Charles Darwin (1809-1882), English naturalist:
“At some future period, not very distant if measured by centuries, the civilized races of men will almost certainly exterminate, and replace, the savage races throughout the world.” (The Descent of Man, 1871).
Andrew Carnegie (1835-1919), American industrialist, philanthropist:
“Man was not created with an instinct for his own degradation, but from the lower he had risen to the higher forms. Nor is there any conceivable end to his march to perfection…Humanity is an organism, inherently rejecting all that is deleterious, that is, wrong..” (The Autobiography of Andrew Carnegie and The Gospel of Wealth, 1889).

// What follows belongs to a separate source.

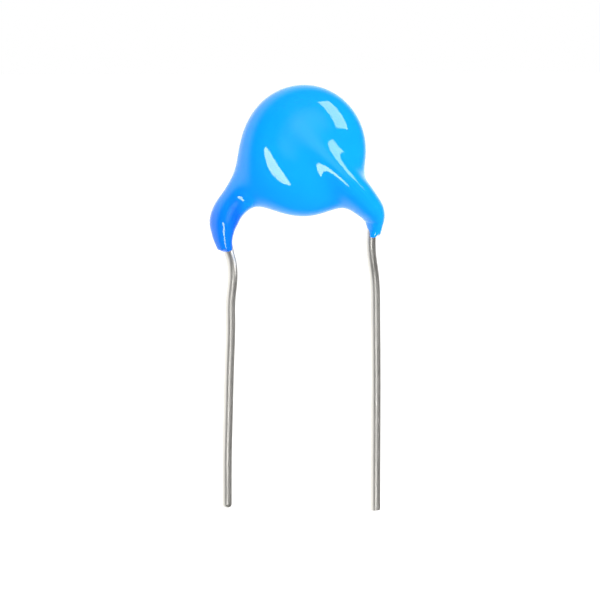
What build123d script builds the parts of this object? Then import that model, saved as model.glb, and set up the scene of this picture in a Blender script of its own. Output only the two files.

Covenant of the League of Nations (1919-1946), an intergovernmental organization, a predecessor of the United Nations:
“To those colonies and territories which as a consequence of the late war have ceased to be under the sovereignty of the States which formerly governed them and which are inhabited by peoples not yet able to stand by themselves under the strenuous conditions of the modern world, there should be applied the principle that the well-being and development of such peoples form a sacred trust of civilisation and that securities for the performance of this trust should be embodied in this Covenant.. The best method of giving practical effect to this principle is that the tutelage of such peoples should be entrusted to advanced nations who by reason of their resources, their experience or their geographical position can best undertake this responsibility, and who are willing to accept it, and that this tutelage should be exercised by them as Mandatories on behalf of the League.” (Covenant of the League of Nations Art. 22, 1919).